Return verbatim everything from the first line through the line that contains "inner_shoulder_radius = 7.6", and stop there.

- _Data lines_
━━━━━━━━━━━━━━━━━━━━━━━━━━━━━━
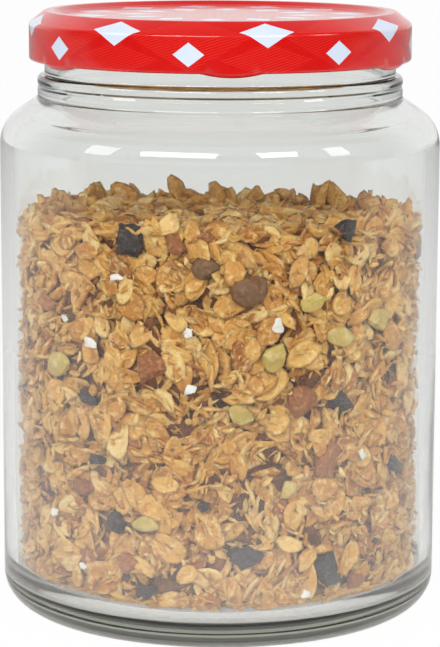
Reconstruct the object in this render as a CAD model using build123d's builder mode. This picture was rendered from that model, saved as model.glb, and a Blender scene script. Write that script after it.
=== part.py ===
"""Twist-off storage jar filled with granola, as separate named parts.

Frame: +Z is up, the jar stands on z = 0 with its axis on Z, and -Y faces the viewer.
Units are millimetres.  Azimuths are counted from the front (-Y) towards +X.
The lid stands at the start of the threads: its lugs sit in the gaps between the ramps.
"""
from math import cos, radians, sin, sqrt
from build123d import *
import os

os.makedirs("parts", exist_ok=True)

# Jar body
body_radius = 59.8
wall = 3.6
shoulder_corner_height = 133.35
shoulder_radius = 11.0
heel_radius = 9.4
bearing_inner_radius = 45.6
punt_radius = 42.0
punt_height = 2.2
inner_floor_edge = 6.8
inner_floor_centre = 8.0
inner_heel_radius = 8.0
inner_shoulder_radius = 7.6

# Jar neck
bead_radius = 49.5
bead_root_height = 140.27
bead_top_height = 146.2
bead_groove_height = 143.5
bead_groove_depth = 0.3
bead_groove_half = 0.7
bead_step = 0.4
neck_radius = 47.6
neck_bore_radius = 44.2
lip_height = 161.9
lip_radius = 1.2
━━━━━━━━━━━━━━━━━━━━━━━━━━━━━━
- _Worked solution_
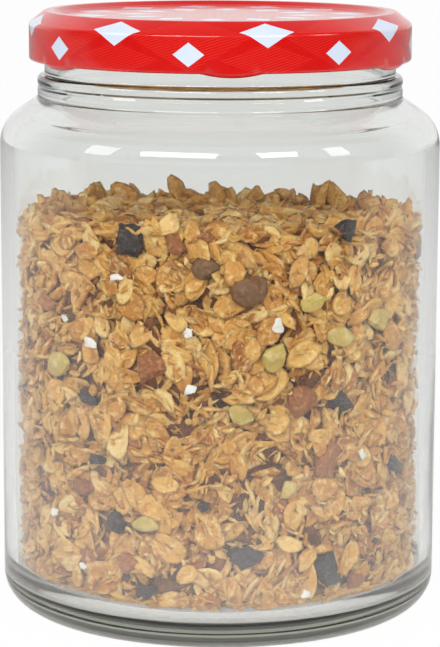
Reconstruct the object in this render as a CAD model using build123d's builder mode. This picture was rendered from that model, saved as model.glb, and a Blender scene script. Write that script after it.
=== part.py ===
"""Twist-off storage jar filled with granola, as separate named parts.

Frame: +Z is up, the jar stands on z = 0 with its axis on Z, and -Y faces the viewer.
Units are millimetres.  Azimuths are counted from the front (-Y) towards +X.
The lid stands at the start of the threads: its lugs sit in the gaps between the ramps.
"""
from math import cos, radians, sin, sqrt
from build123d import *
import os

os.makedirs("parts", exist_ok=True)

# Jar body
body_radius = 59.8
wall = 3.6
shoulder_corner_height = 133.35
shoulder_radius = 11.0
heel_radius = 9.4
bearing_inner_radius = 45.6
punt_radius = 42.0
punt_height = 2.2
inner_floor_edge = 6.8
inner_floor_centre = 8.0
inner_heel_radius = 8.0
inner_shoulder_radius = 7.6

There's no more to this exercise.